Su padre podía colarse en el despacho. En aquel momento se encontraba en casa de Patty. Estaba sin blanca, así que no podía ir a ninguna parte. Y tenía una deuda con ella. Oh, vamos, se lo debía.

Si lograba encontrar al tercer gemelo, Steve quedaría libre de toda sospecha. Y si le fuera posible demostrar al mundo lo que Berrington y sus camaradas habían hecho en los años setenta, tal vez ella recuperara su empleo.

¿Podía pedirle a su padre que hiciera aquello? Iba en contra de la ley. Si las cosas salían mal, el podía acabar en la cárcel. Claro que estaba arriesgándose continuamente; pero en esa ocasión sería por culpa de ella. Trató de convencerse de que no lo atraparían.

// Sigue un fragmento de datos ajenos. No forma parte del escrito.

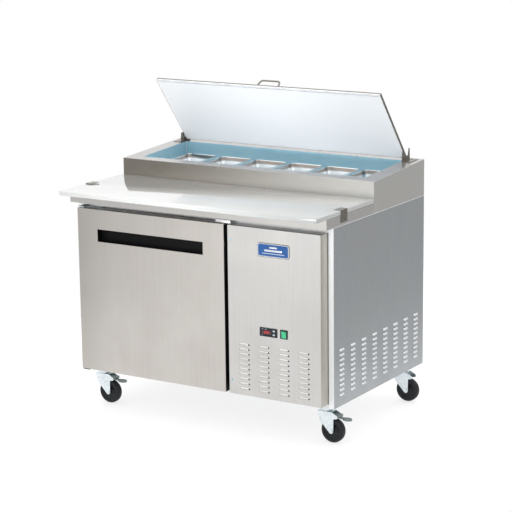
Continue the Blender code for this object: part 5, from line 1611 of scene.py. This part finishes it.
@dataclass
class Studio:
    """A pale floor in white surroundings, with soft lights and the camera.

    The surroundings darken towards the right rear, to far_side, and towards the left front, by near_side.
    """

    azimuth: float = math.radians(31.91)
    elevation: float = math.radians(12.655)
    roll: float = -0.0119
    place: Direction = (4.0206, -6.3937, 2.3367)
    lens: float = 131.87
    floor_low: tuple[float, float] = (-1.5, -4.0)
    floor_high: tuple[float, float] = (1.05, 2.6)
    surround: float = 1.0
    far_side: float = 0.50
    near_side: float = 0.72
    ceiling: float = 1.3

    def floor(self) -> None:
        """A shallow sheet with soft edges under the wheels."""
        low, high = self.floor_low, self.floor_high
        centre = Vector(((low[0] + high[0]) / 2, (low[1] + high[1]) / 2, -0.0004))
        halves = ((high[0] - low[0]) / 2, (high[1] - low[1]) / 2)
        profile = [(0.0, -0.012), (0.0, -0.002), (-0.002, 0.0)]
        piece = framed("studio_floor", centre, halves, 0.05, profile, Axis.Z, caps=True)
        piece.data.materials.append(FLOOR.material())

    def surroundings(self) -> None:
        """A white world, dimmer low down towards the right rear and towards the left front."""
        world = bpy.data.worlds.new("white_studio")
        bpy.context.scene.world = world
        world.use_nodes = True
        tree = world.node_tree
        way = add_node(tree, "ShaderNodeTexCoord").outputs["Generated"]
        side = np.array([math.sin(self.azimuth), math.cos(self.azimuth), 0.0])
        dimmed = []
        for towards, start, stop in ((side, self.surround, self.far_side), (-side, 1.0, self.near_side)):
            facing = {0: way, 1: tuple(towards)}
            turn = add_node(tree, "ShaderNodeVectorMath", facing, operation="DOT_PRODUCT")
            fall = {"Value": turn.outputs["Value"], "From Min": 0.55, "From Max": 0.95}
            fall |= {"To Min": start, "To Max": stop}
            share = add_node(tree, "ShaderNodeMapRange", fall, interpolation_type="SMOOTHSTEP")
            dimmed.append(share.outputs["Result"])
        both = add_node(tree, "ShaderNodeMath", dict(enumerate(dimmed)), operation="MULTIPLY").outputs[0]
        height = add_node(tree, "ShaderNodeSeparateXYZ", {0: way}).outputs["Z"]
        climb = {"Value": height, "From Min": 0.10, "From Max": 0.50}
        above = add_node(tree, "ShaderNodeMapRange", climb, interpolation_type="SMOOTHSTEP").outputs["Result"]
        levels = {0: above, 2: both, 3: self.ceiling}
        white = add_node(tree, "ShaderNodeMix", levels, data_type="FLOAT").outputs[0]
        tree.links.new(white, tree.nodes["Background"].inputs["Strength"])
        tree.nodes["Background"].inputs["Color"].default_value = linear("#ffffff")

    def light(
        self, name: str, place: Direction, aim: Direction, size: float, watts: float, tint: str, fan: float
    ) -> None:
        """A square soft light at a place, turned to a point, with its beam this many degrees wide.

        Args:
            name: the lamp's name.
            place: where it stands.
            aim: the point that it faces.
            size: the length of its side, in metres.
            watts: its power.
            tint: its sRGB colour.
            fan: the width of its beam in degrees.
        """
        lamp = bpy.data.lights.new(name, "AREA")
        lamp.spread = math.radians(fan)
        lamp.size = size
        lamp.energy = watts
        lamp.color = linear(tint)[:3]
        source = bpy.data.objects.new(name, lamp)
        turn = (Vector(aim) - Vector(place)).to_track_quat("-Z", "Y").to_matrix().to_4x4()
        source.matrix_world = Matrix.Translation(place) @ turn
        bpy.context.scene.collection.objects.link(source)

    def camera(self) -> None:
        """The camera, turned by azimuth, elevation and a slight roll."""
        a, e = self.azimuth, self.elevation
        back = Vector((math.sin(a) * math.cos(e), -math.cos(a) * math.cos(e), math.sin(e)))
        level = Vector((math.cos(a), math.sin(a), 0.0))
        upright = back.cross(level)
        right = math.cos(self.roll) * level + math.sin(self.roll) * upright
        up = -math.sin(self.roll) * level + math.cos(self.roll) * upright
        view = bpy.data.cameras.new("view")
        view.lens = self.lens
        view.sensor_width = 36.0
        view.clip_end = 100.0
        camera = bpy.data.objects.new("view", view)
        turn = Matrix((right, up, back)).transposed().to_4x4()
        camera.matrix_world = Matrix.Translation(self.place) @ turn
        bpy.context.scene.collection.objects.link(camera)
        bpy.context.scene.camera = camera

    def build(self) -> None:
        """Set the stage."""
        bpy.context.scene.view_settings.view_transform = "Standard"
        self.floor()
        self.surroundings()
        self.light("overhead", (0.0, -0.6, 3.6), (0.0, 0.0, 0.6), 3.5, 4.0, "#ffffff", 180.0)
        self.light("front_left", (-2.6, -3.6, 2.6), (0.0, 0.0, 0.6), 2.0, 12.0, "#fffaf4", 180.0)
        self.light("lid_fill", (0.2, -3.2, 0.86), (-0.02, 0.31, 1.20), 0.2, 2.3, "#ffffff", 34.0)
        self.camera()


def louvre_banks() -> list[LouvreBank]:
    """The three banks of louvres, set out over the slots of the cover, the right side and the back.

    Returns:
        The banks.
    """
    cover_low, cover_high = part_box("front_panel")
    side_low, side_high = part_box("right_side_panel")
    rows = cover_low.z + 0.208 - 0.0201 * np.arange(10)
    front = np.linspace(cover_low.x + 0.0735, cover_high.x - 0.0735, 4)
    side = np.linspace(side_low.y + 0.064, side_high.y - 0.070, 8)
    rear = (cover_low.x + cover_high.x) / 2 + np.array([-0.090, 0.090])
    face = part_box("door_shell")[0].y
    back = side_high.y - 0.0015
    cover_hood = {"depth": 0.0034, "before": 0.0045, "after": -0.0045, "closed_end": False}
    return [
        LouvreBank("cover_louvres", front, rows, 0.044, face, -1.0, Axis.Y, **cover_hood),
        LouvreBank("side_louvres", side, rows, 0.031, side_high.x, 1.0, Axis.X, depth=0.0065, above=0.0065),
        LouvreBank("rear_louvres", rear, rows, 0.140, back, -1.0, Axis.Y),
    ]


def main() -> None:
    """Build every assembly in order."""
    logging.basicConfig(level=logging.INFO, format="%(name)s %(message)s")
    Cabinet().build()
    for bank, finish in zip(louvre_banks(), (COVER_STEEL, LOUVRE_STEEL, SIDE_STEEL)):
        bank.build(finish, "cabinet")
    Worktop().build()
    PanRail().build()
    Lid().build()
    Door().build()
    MachineCover().build()
    MachineBay().build()
    ColdSide().build()
    for corner in CORNERS:
        Caster(corner).build()
    Studio().build()


if __name__ == "__main__":
    main()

Sonó el timbre de la entrada. Jeannie cogió el telefonillo.

—¿Si?

—¿Jeannie?

Era una voz familiar.

—Si —contestó—. ¿Quién es?

—Will Temple.

—¿Will?

—Te envié una nota por correo electrónico, ¿no la recibiste?

¿Qué diablos estaba haciendo Will Temple allí?

—Pasa —permitió Jeannie, y pulsó el botón.

Subió la escalera vestido con pantalones de dril marrón y polo de color azul marino. Llevaba el pelo corto, y aunque conservaba la barba rubia que tanto le gustaba a Jeannie, en vez de larga y revuelta como la lucía entonces ahora era una barba de chivo bien cuidada y recortada. La heredera le había obligado a cambiar de imagen.

Jeannie no le permitió que la besara en la mejilla; le había hecho demasiado daño. Tendió la mano a Will invitándole a estrechársela y nada más.

—Esto sí que es una sorpresa —dijo—. Hace dos días que no puedo recoger mi correo electrónico.

—Asisto a una conferencia en Washington —explico Will—. Alquilé un coche y me vine para acá.

—¿Quieres un poco de café?

—Seguro.

—Siéntate.

Jeannie empezó a preparar el café. Will miró a su alrededor.

—Bonito apartamento.

—Gracias.

—Diferente.

—Quieres decir distinto a nuestro antiguo domicilio.

El salón de su piso de Minneapolis era un espacio amplio y desordenado, repleto de sofás, guitarras, ruedas de bicicleta y raquetas de tenis. Aquella sala que ocupaba Jeannie ahora era en comparación un modelo de armonía.

—Supongo que reaccioné contra todo aquel caos.

—En aquella época parecía gustarte.

—Entonces, sí. Las cosas cambian.

Will asintió y enfocó otro tema de conversación.

—He leído lo que dicen de ti en el New York Times. Ese artículo era basura.

—Pero me lo dedicaron especialmente. Hoy me han despedido.

—¡No!

Jeannie sirvió café, se sentó frente a Will y le contó el desarrollo de la audiencia. Cuando hubo terminado, Will quiso saber:

—Ese muchacho, Steve... ¿vas en serio con él?

—No lo sé. Tengo una mentalidad liberal.

—¿No salís en plan formal?

—No, a pesar de que él si quiere hacerlo, y la verdad es que el chico me va. ¿Sigues tú con Georgina Tinkerton Ross?

—No. —Will meneó la cabeza pesarosamente—. En realidad, Jeannie, he venido a decirte que romper contigo es la mayor equivocación que he cometido en mi vida.